Hill's "commission" will emerge with some kind of Code of Behavior that they will insist that men obey, a code that will effectively eliminate banter, flirting, jokes, compliments, even eye contact, while leaving the actual problem untouched. The world at large will shrug it off as an asinine extension of P.C. The Weinsteins and Lauers will simply maneuver around it, choosing their targets more carefully and honing their tactics.

Men who brutalize women are psychically twisted. Unless physically restrained, they are not going to stop. Certainly not at the behest of a tag team run by Anita Hill.

Regardless, this new Code of Conduct will become the Thing. It will be posted in offices and public places. H.R. personnel will be required to memorize it, workers forced to sign copies, which will be kept on file. It will be enforced among the more ethereal levels of society – the media, large corporations, academia. Much will be made of it.

And it will fail. It will not halt a single case of sexual exploitation, for the simple reason that it will be not be backed up by social consensus in any tangible way whatsoever.


It will have no effect on sexual harassment in the real world, any more than the tens of thousands of reports, articles, learned papers, and studies have in the past.

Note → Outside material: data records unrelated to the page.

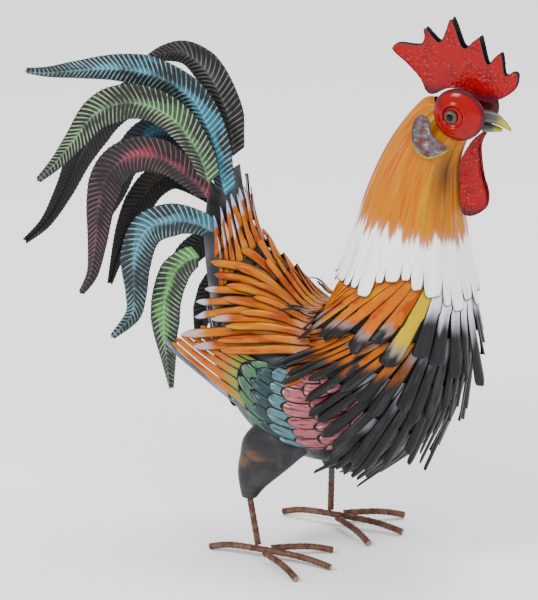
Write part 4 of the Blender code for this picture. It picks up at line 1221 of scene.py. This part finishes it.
# Sections of each horn from the skull to its tip: x, z, half width and half depth
BEAKS = (
    ("upper", ((0.2045, 0.4815, 0.0083, 0.0060), (0.217, 0.4800, 0.0060, 0.0052),
               (0.226, 0.4758, 0.0036, 0.0040), (0.2325, 0.4708, 0.0012, 0.0018))),
    ("lower", ((0.2045, 0.4695, 0.0073, 0.0046), (0.215, 0.4698, 0.0052, 0.0034),
               (0.223, 0.4695, 0.0022, 0.0018))),
)
beak_paint = Paint("beak_paint", (122, 122, 118), 0.28, lacquer=0.4)
streak = beak_paint.noise(90, (0.4, 1, 1), space="object")
along = beak_paint.sum("lay", streak, 0.35)
beak_paint.over((206, 206, 66), along, 0.55, 0.80)
beak_paint.over((66, 66, 68), along, 0.36, 0.12)
beak_paint.dent(beak_paint.noise(300, space="object"), 0.0002)

for word, sections in BEAKS:
    horn = Metalwork()
    rings = []
    for k in range(BEAK_RINGS + 1):
        t = k / BEAK_RINGS
        x, z, half_width, half_depth = catmull(sections, t * (len(sections) - 1))
        rings.append([(Vector((x, half_width * math.cos(b), z - half_depth * math.sin(b))), (t, 0.0, 0.5, 0.0),
                       (t * 0.03, -b * 0.002, 0.0)) for b in circle(BEAK_SIDES)])
    horn.tube(rings, (0.0, 0.0006))
    horn.piece(f"{word}_horn", "beak", [beak_paint], [f"{word}_beak"])

# Thighs
# A flattened cone of steel sheet under each side of the body, welded to it at the top and closed round the
# shank at the bottom. It is painted dark grey, and rust shows in a patch half way down.
FOOT_X = 0.013
FOOT_Y = 0.059
THIGH_BOTTOM = 0.064
THIGH_TOP = 0.146
THIGH_Y = (0.056, 0.0467)
THIGH_RINGS = 30
THIGH_SIDES = 40
# Sections: share of its height; back and front x off the foot and its lean; half width
THIGH = ((0.0, -0.0085, 0.0075, 0.007), (0.15, -0.0135, 0.0155, 0.0095), (0.32, -0.0175, 0.0285, 0.0125),
         (0.53, -0.0180, 0.0440, 0.0155), (0.76, -0.0165, 0.0575, 0.017), (1.0, -0.0020, 0.0400, 0.009))
# Each leg's side, the place of its foot and how far its shank leans forward
LEGS = (("right", -1, -FOOT_X, -0.0105), ("left", 1, FOOT_X, 0.0025))

thigh_paint = Paint("thigh_paint", (84, 85, 88), 0.42, 0.3)
cloud = thigh_paint.noise(30, detail=6.0, space="object", distort=0.4)
thigh_paint.over((58, 58, 61), cloud, 0.40, 0.55, 0.0, 0.8)
rust = thigh_paint.noise(22, (1, 1, 1.6), detail=6.0, space="object", distort=0.4)
patch = thigh_paint.sum(rust, "relief", 0.30)
thigh_paint.over((150, 112, 84), patch, 0.66, 0.82, 0.8)
thigh_paint.over((120, 78, 52), patch, 0.78, 0.92, 0.7)
thigh_paint.gloss(cloud, 0.34, 0.55).dent(thigh_paint.noise(300, space="object"), 0.0002)

for word, side, forward, lean in LEGS:
    cone = Metalwork()
    rings = []
    for k in range(THIGH_RINGS + 1):
        share, behind, ahead, half = catmull(THIGH, (len(THIGH) - 1) * k / THIGH_RINGS)
        middle = forward + lean * (1 - share) + (behind + ahead) / 2
        y, z = side * mixed(*THIGH_Y, share), mixed(THIGH_BOTTOM, THIGH_TOP, share)
        ring = []
        for b in circle(THIGH_SIDES):
            rusty = math.exp(-((share - 0.54) / 0.15) ** 2) * max(0.0, math.cos(b - 1.9 * side))
            place = Vector((middle + (ahead - behind) / 2 * math.cos(b), y + half * math.sin(b), z))
            ring.append((place, (share, 0.0, 0.5, rusty), (share * 0.06, b * 0.01, 0.0)))
        rings.append(ring)
    cone.tube(rings)
    cone.piece(f"{word}_thigh_cone", "thighs", [thigh_paint], [f"{word}_thigh"])

# Shanks and toes
# Ribbed reinforcing bar, welded at the hub of each foot, the middle and rear toes as one bent bar. The bars
# are brown with rust and their sawn ends are pale; the left shank is painted grey where it enters the thigh.
BAR_RADIUS = 0.0036
BAR_CORE = 0.0031
BAR_SIDES = 16
RIB_PITCH = 0.0055
RINGS_PER_RIB = 6
HUB_HEIGHT = 0.0102
MIDDLE_TOE = 0.080
SIDE_TOE = 0.076
REAR_TOE = 0.053
TOE_SPREAD = 35
CLEARANCE = 0.0004
SHANK_GAP = 0.0012
# Share of the left shank that is painted, from its top
PAINTED_SHARE = 0.35
# Share of a toe's length, and of its fall to the ground
TOE_BEND = ((0.0, 0.0), (0.45, 0.06), (0.70, 0.30), (0.88, 0.68), (1.0, 1.0))

bar_paint = Paint("bar_paint", (146, 100, 80), 0.6, 0.2)
cloud = bar_paint.noise(120, detail=5.0, space="object")
bar_paint.over((92, 60, 48), cloud, 0.46, 0.64, 0.7)
bar_paint.over((168, 138, 122), cloud, 0.56, 0.44, 0.6, 0.1, within="relief")
bar_paint.over((196, 176, 156), "edge", 0.4, 0.6)
bar_paint.over((120, 122, 126), "tone", 0.4, 0.6)
bar_paint.gloss(cloud, 0.45, 0.7).dent(bar_paint.noise(600, space="object"), 0.0002)


def toe_line(hub, angle, begin, length):
    """Centre line of a toe bar: level from begin, then bent down until its tip lies on the ground."""
    way = Vector((math.cos(math.radians(angle)), math.sin(math.radians(angle)), 0))
    line = []
    for share, drop in TOE_BEND:
        spot = hub + way * mixed(begin, length, share)
        line.append(Vector((spot.x, spot.y, HUB_HEIGHT - (HUB_HEIGHT - BAR_RADIUS) * drop)))
    return line


def ribbed_bar(name, line, node, painted=0.0):
    """Bar along a smooth line, with two ribs along it and slanting ribs between, its upper share painted."""
    points = [tuple(p) for p in line]
    last = len(points) - 1
    long = sum((b - a).length for a, b in zip(line, line[1:]))
    count = round(long / RIB_PITCH) * RINGS_PER_RIB
    rings = []
    for k in range(count + 1):
        t = k / count
        back, here, ahead = (Vector(catmull(points, t * last + step)) for step in (-0.04, 0.0, 0.04))
        way = (ahead - back).normalized()
        level = way.cross(Vector((0.0, 0.0, 1.0)))
        level = level.normalized() if level.length > 0.3 else Vector((0.0, -1.0, 0.0))
        up = level.cross(way).normalized()
        sawn = 1.0 if k in (0, count) else 0.0
        ring = []
        for b in circle(BAR_SIDES):
            slant = (t * long / RIB_PITCH + 0.5 * abs(math.sin(b / 2 + 0.4))) % 1
            cross_rib = smooth(1 - abs(slant - 0.5) / 0.24)
            long_rib = smooth(1 - abs(math.sin(b)) / 0.35)
            rib = max(cross_rib, long_rib)
            radius = mixed(BAR_CORE, BAR_RADIUS, rib)
            place = here + level * radius * math.cos(b) + up * radius * math.sin(b)
            ring.append((place, (t, sawn, 1.0 if t > 1 - painted else 0.0, rib), (t * long, b * radius, 0.0)))
        rings.append(ring)
    bar = Metalwork()
    bar.tube(rings)
    bar.piece(name, "ribbed_bar", [bar_paint], [node])


for word, side, forward, lean in LEGS:
    hub = Vector((forward, side * FOOT_Y, HUB_HEIGHT))
    middle_bar = toe_line(hub, 180, 0.0, REAR_TOE)[:0:-1] + toe_line(hub, 0, 0.0, MIDDLE_TOE)
    ribbed_bar(f"{word}_middle_and_rear_toe", middle_bar, f"{word}_middle_toe")
    begin = (2 * BAR_RADIUS + CLEARANCE) / math.sin(math.radians(TOE_SPREAD))
    for place, angle in (("outer", side * TOE_SPREAD), ("inner", -side * TOE_SPREAD)):
        ribbed_bar(f"{word}_{place}_toe_bar", toe_line(hub, angle, begin, SIDE_TOE), f"{word}_{place}_toe")
    ankle = Vector((forward + lean, side * THIGH_Y[0], THIGH_BOTTOM - SHANK_GAP))
    foot = Vector((hub.x, hub.y, HUB_HEIGHT + BAR_RADIUS + SHANK_GAP))
    ribbed_bar(f"{word}_shank_bar", [foot, ankle], f"{word}_shank", PAINTED_SHARE if side > 0 else 0.0)
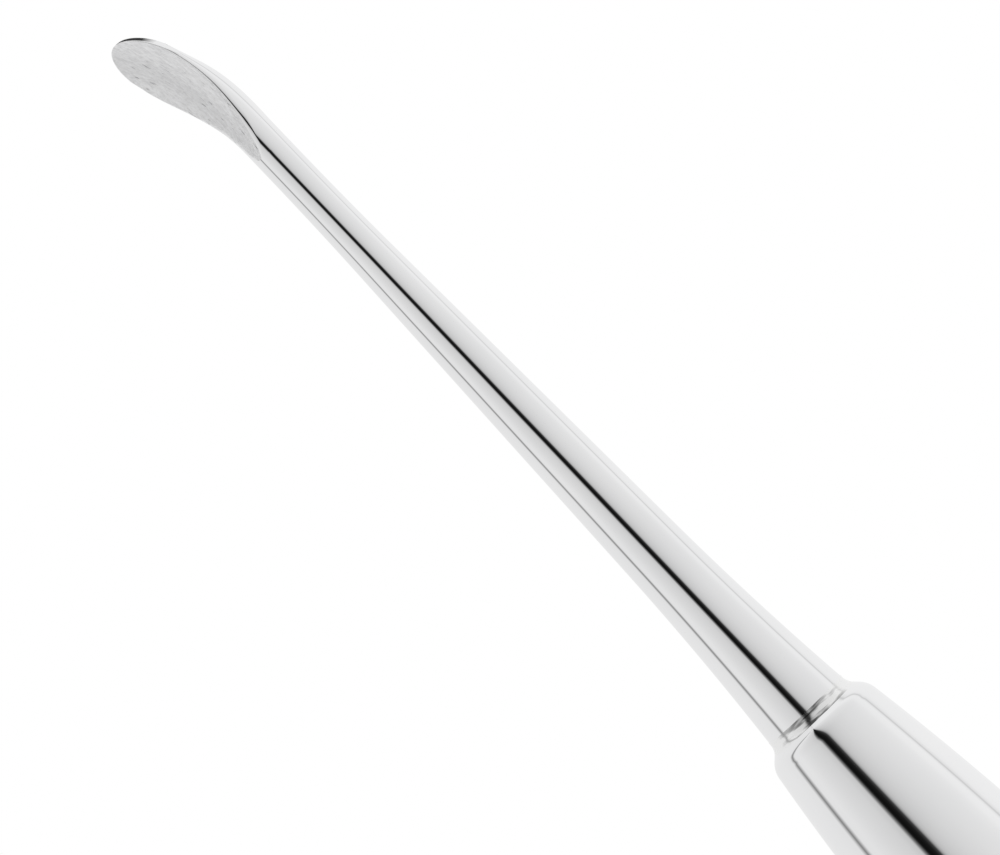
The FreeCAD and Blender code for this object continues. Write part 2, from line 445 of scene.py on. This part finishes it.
filletMesh = spinProfile(filletProfile(), fillet["steps"], True)
finishPiece(filletMesh, "brazeFillet", [fillerMetal], "braze_fillet")


# Forging: tang, shank and blade in one piece

shank = {
    "neckRadius": 1.32,
    "neckEnd": 12.4,  # from the tip
    "neckBlend": 300.0,
    "taper": 1.75,
    "flareLength": 14.1,
    "flareRadius": 212.0,
    "tangRadius": 1.978,
    "tangFlat": 1.578,
    "tangChamfer": 0.4,
}
blade = {
    "halfWidth": 2.25,
    "widestPoint": 3.3,  # from the tip
    "wideningStart": 10.4,
    "bendStart": 9.48,
    "bendRadius": 8.9,
    "bendAngle": 35.5,
    "lip": 0.13,
    "grindRadius": 15.0,
    "grindCrown": 6.5,
    "grindFloor": 1.03,
    "grindCentre": 8.6,
    "edgeRounding": (0.07, 0.044),  # at the tip, and its growth along the blade
    "roundingLimits": (0.45, 0.6),  # the most it takes of the half face, and of the side's upper part
    "polishedCorner": 0.45,  # how far into the rounding the polish runs before the satin starts
}
sideSteps = 22  # columns of each quarter of a section
cornerSteps = 8
faceSteps = 36
rowCounts = {"tip": 56, "face": 130, "neck": 2, "shank": 84}
heelCrowding = 1.6  # above 1, the face's rows crowd towards its heel
halvings = 40


def shankRadius(x):
    taper = math.radians(shank["taper"])
    fromTip = tip - x
    blendLength = shank["neckBlend"] * math.sin(taper)
    run = fromTip - shank["neckEnd"]
    if run < blendLength:
        blend = shank["neckBlend"]
        return shank["neckRadius"] + blend - math.sqrt(blend**2 - run**2)
    flareStart = shankEnd + shank["flareLength"]
    coneRun = min(run, tip - flareStart - shank["neckEnd"]) - blendLength
    radius = shank["neckRadius"] + shank["neckBlend"] * (1 - math.cos(taper)) + coneRun * math.tan(taper)
    if x < flareStart:
        slope = math.asin(math.sin(taper) + (flareStart - x) / shank["flareRadius"])
        radius += shank["flareRadius"] * (math.cos(taper) - math.cos(slope))
    return radius


def widening(s):
    share = (blade["wideningStart"] - s) / (blade["wideningStart"] - blade["widestPoint"])
    return (1 - math.cos(math.pi * min(1, max(0, share)))) / 2


def backHeight(s):
    bend = math.radians(blade["bendAngle"])
    run = blade["bendStart"] - s
    start = -shank["neckRadius"]
    if run <= 0:
        return start
    if run < blade["bendRadius"] * math.sin(bend):
        return start + blade["bendRadius"] - math.sqrt(blade["bendRadius"] ** 2 - run**2)
    straight = run - blade["bendRadius"] * math.sin(bend)
    return start + blade["bendRadius"] * (1 - math.cos(bend)) + straight * math.tan(bend)


def faceHeight(s, y):
    # the grinding wheel's surface, crowned across its rim
    crownDrop = blade["grindCrown"] - math.sqrt(blade["grindCrown"] ** 2 - y**2)
    wheel = blade["grindRadius"] - crownDrop
    return blade["grindFloor"] + blade["grindRadius"] - math.sqrt(wheel**2 - (s - blade["grindCentre"]) ** 2)


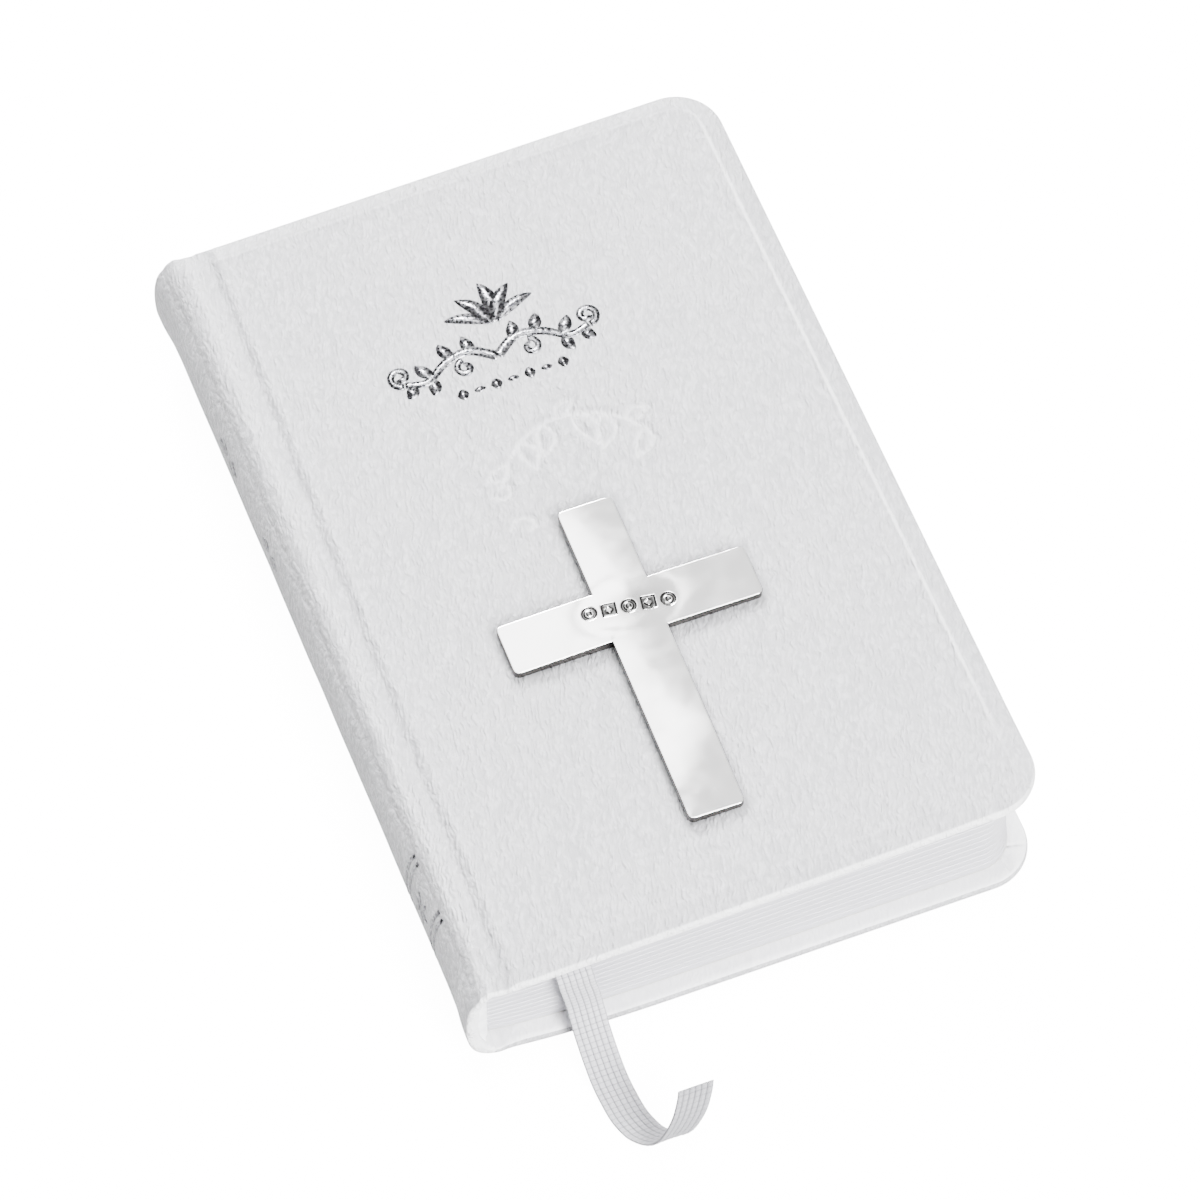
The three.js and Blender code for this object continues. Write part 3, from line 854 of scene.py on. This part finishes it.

This won't continue. It's one of that class of things that can't go on and won't go on. Men want to be heroes to their women, and women want their men to be heroes. If a woman had complained to any normal male outside of the Quebecois system of higher education, somebody would have clocked Lauer or Weinstein or Franken, and that would have ended it. But they didn't, out of fear, or ambition, but also because we don't live in that world anymore. We live in a world that has deliberately been made more complex and at the same time more stupid. We will remain on cruise control until the next blowup.

A lot of people will suffer before it ends. As is always and ever the case, liberalism, the ideology of neurotic females and beta males, degrades everything it touches.